А всё остальное осталось на своих местах, в том числе и меню, составленное с заботой о здоровье подопечных.
Егор Семёнович Кузьмин тоже заботился о своём здоровье, поэтому без остатка съел сваренную на воде пшённую кашу со следами маргарина и двумя кусочками ржаного хлеба, завив всё это слабым несладким чаем, и вышел в сад на утренний моцион. Садом здесь называли заросший жёлтой акацией и клёнами кусок двора с тремя полусгнившими лавочками и покосившейся беседкой. В беседке уже расположились доминошники, ожесточённо вбивающие в столешницу чёрные костяшки с белыми точками.
— Рыба!
Домино Егора Семёновича не интересовало. Да его вообще мало что интересовало, так как рак лёгких в последней стадии гарантировал откинутые коньки в ближайшие три-четыре месяца. Может быть, стадия и не совсем последняя, но врачи стыдливо отводили глаза и невнятно бормотали что-то о недостаточном финансировании при неблагоприятных прогнозах на операцию… Короче, денег очень хотели. Да Семёныч бы и дал денег, если бы они были. Но откуда? Простейшая операция на коммерческой основе в центре протонной хирургии в Димитрове стоит от трёх миллионов, да койко-место восемь тысяч в сутки… Это пенсия за ближайшие триста лет, если не больше.
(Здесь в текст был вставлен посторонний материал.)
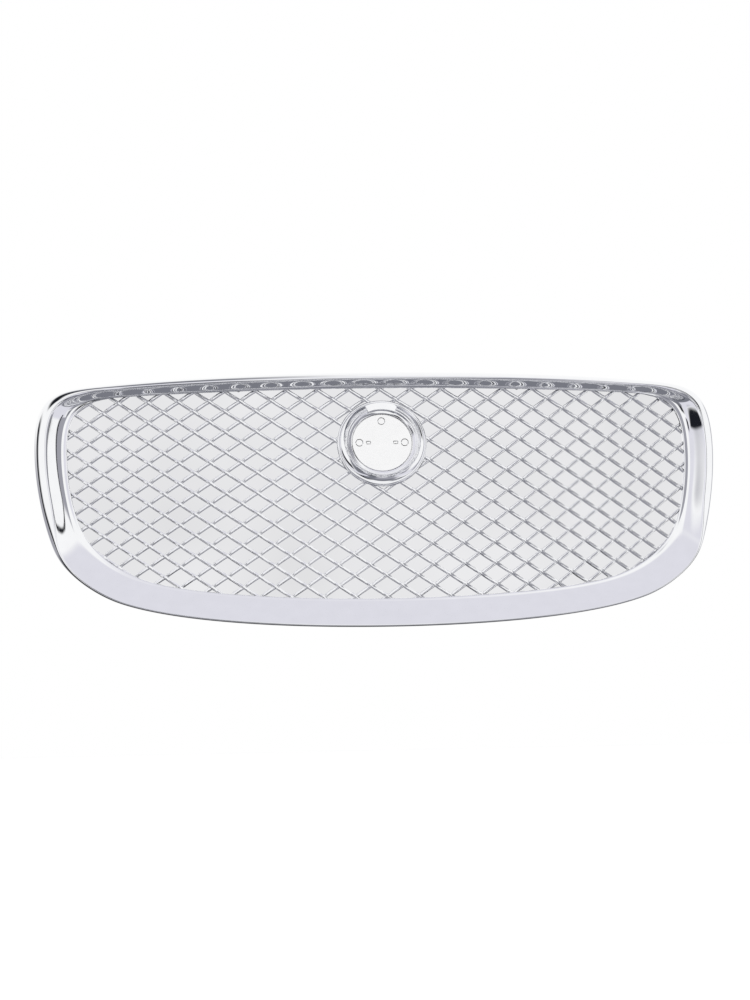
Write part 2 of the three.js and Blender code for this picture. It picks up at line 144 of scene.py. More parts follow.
class GrilleFinish(bpy.types.PropertyGroup):
    """Colours and gloss of the finishes."""
    chrome: bpy.props.FloatVectorProperty(
        name="Chrome", description="Tint of the bright plating", subtype="COLOR",
        default=(0.93, 0.935, 0.95), min=0, max=1)
    seat: bpy.props.FloatVectorProperty(
        name="Seat", description="Tint of the emblem seat's satin plating", subtype="COLOR",
        default=(0.95, 0.95, 0.955), min=0, max=1)
    plastic: bpy.props.FloatVectorProperty(
        name="Black plastic", description="Colour of the carrier's moulding", subtype="COLOR",
        default=(0.018, 0.018, 0.02), min=0, max=1)
    zinc: bpy.props.FloatVectorProperty(
        name="Zinc", description="Tint of the screws' plating", subtype="COLOR",
        default=(0.66, 0.67, 0.68), min=0, max=1)
    spring: bpy.props.FloatVectorProperty(
        name="Spring steel", description="Tint of the clips' phosphate coat", subtype="COLOR",
        default=(0.13, 0.13, 0.14), min=0, max=1)
    paper: bpy.props.FloatVectorProperty(
        name="Floor", description="Colour of the floor", subtype="COLOR",
        default=(0.9, 0.9, 0.905), min=0, max=1)
    # Painted shade: the grey of a glowing card that stands in for the shade seen through the mesh
    painted_shade_card: bpy.props.FloatVectorProperty(
        name="Backdrop", description="Tone of the card behind the mesh", subtype="COLOR",
        default=(0.8, 0.8, 0.815), min=0, max=1)


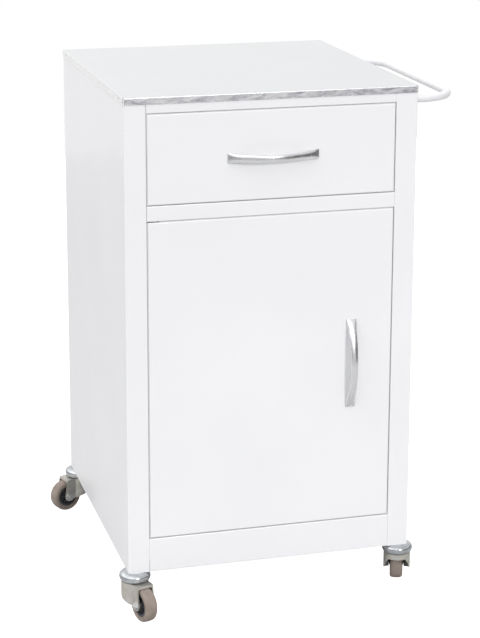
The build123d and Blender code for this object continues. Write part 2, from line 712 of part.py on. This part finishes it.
with BuildPart() as caster_nuts:
    with BuildSketch(Plane.XY.offset(BASE + GUSSET_T)):
        with Locations(*swivel_at.values()):
            RegularPolygon(NUT_FLATS_R, 6)
            Circle(STEM_R, mode=Mode.SUBTRACT)
    extrude(amount=NUT_H)
save(caster_nuts.part, "caster_nuts")
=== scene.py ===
"""The looks of the bedside cabinet: materials, detailed pieces, light and camera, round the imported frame.

Metres, in the frame's own axes: +Z up, the front towards -Y, the towel rail on +X.
"""

import json
import math

import bmesh
import bpy
from mathutils import Matrix, Vector


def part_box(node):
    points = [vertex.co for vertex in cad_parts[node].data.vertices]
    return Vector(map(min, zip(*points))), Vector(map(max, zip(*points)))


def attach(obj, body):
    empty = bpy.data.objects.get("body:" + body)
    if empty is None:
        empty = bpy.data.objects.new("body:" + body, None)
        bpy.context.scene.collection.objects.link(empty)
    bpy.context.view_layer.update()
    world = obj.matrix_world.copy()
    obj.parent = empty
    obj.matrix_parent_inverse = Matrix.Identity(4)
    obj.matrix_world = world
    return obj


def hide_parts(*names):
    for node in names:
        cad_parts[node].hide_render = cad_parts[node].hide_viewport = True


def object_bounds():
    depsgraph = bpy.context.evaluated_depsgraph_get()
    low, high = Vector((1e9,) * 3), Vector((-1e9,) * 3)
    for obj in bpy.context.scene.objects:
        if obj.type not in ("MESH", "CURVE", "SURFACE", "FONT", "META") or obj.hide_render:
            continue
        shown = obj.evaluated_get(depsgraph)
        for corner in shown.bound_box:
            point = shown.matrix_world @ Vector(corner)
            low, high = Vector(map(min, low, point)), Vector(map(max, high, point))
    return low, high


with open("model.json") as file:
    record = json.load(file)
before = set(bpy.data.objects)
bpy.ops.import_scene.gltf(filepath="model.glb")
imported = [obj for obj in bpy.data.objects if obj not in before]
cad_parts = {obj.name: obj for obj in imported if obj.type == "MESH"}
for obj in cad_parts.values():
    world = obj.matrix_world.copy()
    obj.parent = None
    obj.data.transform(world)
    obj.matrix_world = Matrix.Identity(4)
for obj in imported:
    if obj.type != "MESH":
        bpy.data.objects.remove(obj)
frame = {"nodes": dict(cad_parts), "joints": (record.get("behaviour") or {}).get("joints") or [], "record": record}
cad_low, cad_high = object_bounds()
nodes = frame["nodes"]
CORNERS = ("front_left", "front_right", "rear_left", "rear_right")
MM = 0.001

# ------------------------------------------------------------------ materials


class Surface:
    """A node material: one Principled shader, with helpers that add the nodes which drive it."""

    def __init__(self, name, **constants):
        self.material = bpy.data.materials.new(name)
        self.material.use_nodes = True
        self.tree = self.material.node_tree
        self.shader = self.tree.nodes["Principled BSDF"]
        for socket, value in constants.items():
            self.shader.inputs[socket.replace("_", " ")].default_value = value

    def node(self, kind, inputs=(), **settings):
        made = self.tree.nodes.new(kind)
        for key, value in settings.items():
            setattr(made, key, value)
        for socket, value in dict(inputs).items():
            if isinstance(value, bpy.types.NodeSocket):
                self.tree.links.new(value, made.inputs[socket])
            else:
                made.inputs[socket].default_value = value
        return made

    def place(self, stretch=(1, 1, 1)):
        """Points of the object, in metres, stretched along each axis."""
        here = self.node("ShaderNodeTexCoord").outputs["Object"]
        return self.node("ShaderNodeMapping", {"Vector": here, "Scale": stretch}).outputs["Vector"]

    def grain(self, scale, detail=4.0, roughness=0.55, stretch=(1, 1, 1), distortion=0.0):
        inputs = {
            "Vector": self.place(stretch),
            "Scale": scale,
            "Detail": detail,
            "Roughness": roughness,
            "Distortion": distortion,
        }
        return self.node("ShaderNodeTexNoise", inputs).outputs["Fac"]

    def ramp(self, factor, *stops):
        """A colour ramp over factor; each stop is (position, colour)."""
        made = self.node("ShaderNodeValToRGB", {"Fac": factor})
        points = made.color_ramp.elements
        while len(points) < len(stops):
            points.new(0.5)
        for point, (position, colour) in zip(points, stops):
            point.position = position
            point.color = (*colour, 1.0)
        return made.outputs["Color"]

    def spread(self, factor, low, high):
        """factor's middle range, mapped to low and high."""
        inputs = {"Value": factor, "From Min": 0.3, "From Max": 0.7, "To Min": low, "To Max": high}
        return self.node("ShaderNodeMapRange", inputs).outputs["Result"]

    def mix(self, factor, first, second, blend="MIX"):
        made = self.node("ShaderNodeMix", data_type="RGBA", blend_type=blend)
        for socket, value in ((made.inputs[0], factor), (made.inputs[6], first), (made.inputs[7], second)):
            if isinstance(value, bpy.types.NodeSocket):
                self.tree.links.new(value, socket)
            else:
                socket.default_value = value if isinstance(value, float) else (*value, 1.0)
        return made.outputs[2]

    def bump(self, height, strength, distance):
        inputs = {"Height": height, "Strength": strength, "Distance": distance}
        return self.node("ShaderNodeBump", inputs).outputs["Normal"]

    def drive(self, **links):
        for socket, output in links.items():
            self.tree.links.new(output, self.shader.inputs[socket.replace("_", " ")])
        return self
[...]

Егор Семёнович прошёл мимо доминошников, поприветствовав их едва заметным наклоном головы. Для человека, половину жизни вкладывавшему четверть дохода в якобы выигрышные облигации государственного займа, любые игры были не по нутру, будь то домино, футбол или хоккей.
Да и бог с ними, с игроками. Вон там впереди ждёт поваленная липа, где можно спокойно посидеть в тени и поразмышлять о смысле заканчивающейся жизни. Жалко её, эту жизнь, хотя она и не совсем удалась. Наследников, например, не получилось. Но Любу сбил насмерть пьяный мотоциклист ещё в шестьдесят восьмом, и с тех пор Кузьмин так и остался вдовцом с принципами завзятого холостяка. Не получилось у него заново наладить семейную жизнь, хотя и пробовал пару раз. Нет, не получилось.
Поваленная липа оказалась занята. На ней сидел прилично и дорого одетый молодой человек в очках, сосредоточенно пялившийся в разложенный на коленях ноутбук. Но появление Кузьмина он заметил и подвинулся:
— Присаживайтесь, Егор Семёнович.
— Мы знакомы? — удивился пенсионер, пристраиваясь на отполированное сотнями задниц бревно. — Что-то я вас не припомню. Уж не маразм ли подступил?
— Нет, что вы, какой маразм, я к вам по делу, — улыбнулся молодой человек.
Он улыбнулся, но Егор Семёнович нахмурился. Какое может быть дело у этого лощёного хлыща?
— Мальчик, а ты в курсе, что у меня нет квартиры, которую я могу кому-нибудь завещать, и нет пакетов акций? Какие у нас с вами могут быть дела?
Семёнычу показалось, что молодой человек захлопал глазами с каким-то особым недоумением. И угадал.